The woman previously worked as a registered nurse before developing an unidentified mental illness and now lives in that subway station, according to a city official who was briefed on the situation but wasn't authorized to speak publicly about the matter.

The official declined to elaborate on what specifically prompted physicians on the scene to decide the woman needed to be taken to a hospital against her will, citing the federal health information privacy law HIPAA.

Witnesses and others who saw the video pushed back on officials' argument that they were helping the woman.

"That doesn't look like help to me," Narvin Singh, the commuter who filmed the encounter, said in the video. "I reject your notion that him getting on top of her and handcuffing her is help."

"I am so heartbroken over what they did to that poor woman on the ground," Singh said in a statement on social media later that day. "I'm so fed up with how people are being treated."

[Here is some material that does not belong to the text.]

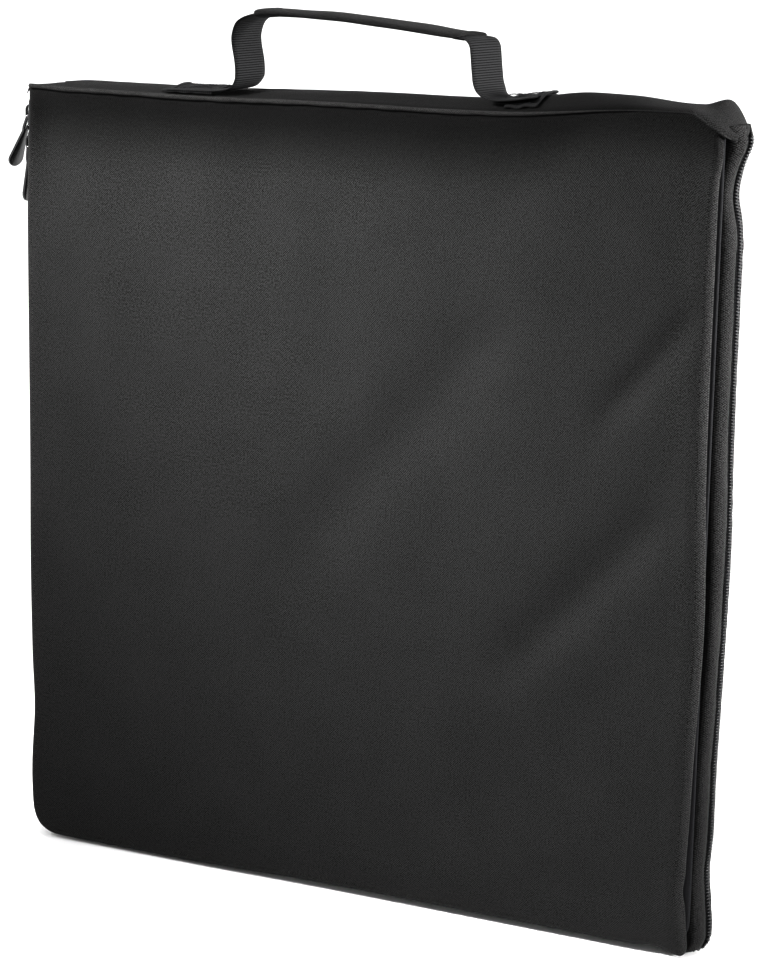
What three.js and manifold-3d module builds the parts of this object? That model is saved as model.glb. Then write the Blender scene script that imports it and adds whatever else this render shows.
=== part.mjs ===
// A padded nylon carrying bag for a folded music stand: two flat padded halves joined by a top
// panel, closed by one zip that runs down one side, across the bottom and up the other side, with
// two sliders and a webbing handle. Millimetres, +Z up, the front faces -Y.
import * as THREE from "three";
import { mergeVertices } from "three/addons/utils/BufferGeometryUtils.js";
import Module from "manifold-3d";

const wasm = await Module();
wasm.setup();

// The bag's body
const WIDTH = 520;
const HEIGHT = 560;
const DEPTH = 46;
const CORNER_RADIUS = 28; // the two bottom corners
const TOP_CORNER_RADIUS = 5;
const CORNER_STEPS = 7;
const GAP = 0.3; // between pieces that touch

// Layers of the padded panels
const FABRIC = 1.2;
const PADDING = 5;
const LINING = 0.8;
const RIM_DEPTH = 7.4; // how far the outer fabric turns back round the padding

// The zip: bulges are distances out past the panels' edge
const ZIP_BULGE = 8.5;
const COIL_INNER = 5.7;
const COIL_HALF_WIDTH = 3.9;
const COIL_SLOT = 0.6; // half the slot between the two closed coils
const TAPE_INNER = 4.4;
const TAPE_THICKNESS = 0.8;
const TAPE_EDGE = 0.8; // half the slot between the two closed tapes
const TAPE_HALF_WIDTH = 7.5;
const ZIP_END_DROP = 9; // the coils stop this far under the top
const BOTTOM_CLEARANCE = 1.5; // the zip hangs this far above the ground
const BOTTOM_FLATTENING = 0.4; // how much of the bulge is left across the bottom
const ZIP_TAB = { inner: 2.5, halfWidth: 4 };

// The gusset's section, from its seam with the panel to its folded edge beside the coil: the
// bulge, and how far the point lies in from the seam.
const GUSSET_OUTSIDE = [[-0.8, 0], [3.4, 1.8], [6.4, 6]];
const GUSSET_INSIDE = [[5.2, 6.8], [2.6, 3], [-0.8, 1.4]];
const GUSSET_FOLD = { inner: 6, outer: 7.2, clearance: 0.7 };
const BINDING = { inner: -3.4, thickness: 1, setback: 1, width: 7 };

// The top panel
const TOP_OVERHANG = 6; // over the ends of the zip
const TOP_SETBACK = 0.5; // behind the faces of the panels
const TOP_PADDING = { end: 12, side: 1.8 };

// Sliders and pulls
const SLIDER_LENGTH = 20;
const SLIDER_HALF_WIDTH = 6.2;
const SLIDER_PLATE_INNER = 9;
const SLIDER_PLATE_OUTER = 11.2;
const SLIDER_BACK = { gap: 0.5, thickness: 1.1 };
const SLIDER_WEB = { halfThickness: 0.3, end: 3 };
const UPPER_SLIDER_Z = HEIGHT - 21.5;
const LOWER_SLIDER_Z = UPPER_SLIDER_Z - SLIDER_LENGTH - 2;
const CROWN_HALF_LENGTH = 5.6;
const CROWN_OUTER = 16.2;
const CROWN_POST = 1.5;
const CROWN_BAR = 1.8;
const CROWN_WIDTH = 3;
const PIVOT_BULGE = 12.8;
const PIVOT_DROP = 2.4; // the pull hangs from the low end of the crown
const PULL_LENGTH = 40;
const PULL_THICKNESS = 2;
const PULL_HALF_WIDTH = { ring: 4.2, waist: 2.9, tip: 6.5 };
const PULL_RING = { top: 1.1, bottom: 8.6, chamfer: 1, barGap: 0.7, hole: [-8.1, -1.1] };
const PULL_WAIST_DROP = 12;
const UPPER_PULL_SWING = THREE.MathUtils.degToRad(22);

// The handle
const WEBBING_WIDTH = 38;
const WEBBING = 1.6;
const STRAP_X = 95; // middle of the bag to the outer face of each strap
const STRAP_BEND = 14;
const HANDLE_RISE = 60; // top panel to the top of the webbing
const HANDLE_PIVOT = 20.5; // height of the swing axis above the top panel
const GRIP_LENGTH = 152;
const GRIP_WIDTH = 24;
const GRIP_HEIGHT = 8;
const GRIP_CORNER = 3.4;
const GRIP_CORE = { width: 19, height: 3.2, corner: 0.4 }; // the webbing folded inside the grip
const SLEEVE_SETBACK = 3; // from the end of the grip to the end of its sleeve
const FOOT_LENGTH = { left: 48, right: 32 };
const FOOT_THICKNESS = WEBBING / 2; // sewn down hard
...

Advocates for homeless individuals echoed Singh's concerns.

"Today's disturbing video of NYPD officers forcibly restraining and handcuffing a woman at the Jamaica Center subway station is completely unacceptable," Shelly Nortz, executive director of the nonprofit Coalition for the Homeless, said in a statement Friday. "This conduct is dehumanizing and traumatizing for a person who has obviously already endured too much trauma in her life."

In contrast, Mayor Bill de Blasio emphasized the city's "moral obligation" to help people get care, though he called the videos "painful for anyone to watch."

The NYPD wrote in a statement: "This video depicts collaboration between police officers and health care professionals, and shows the challenges they face every day."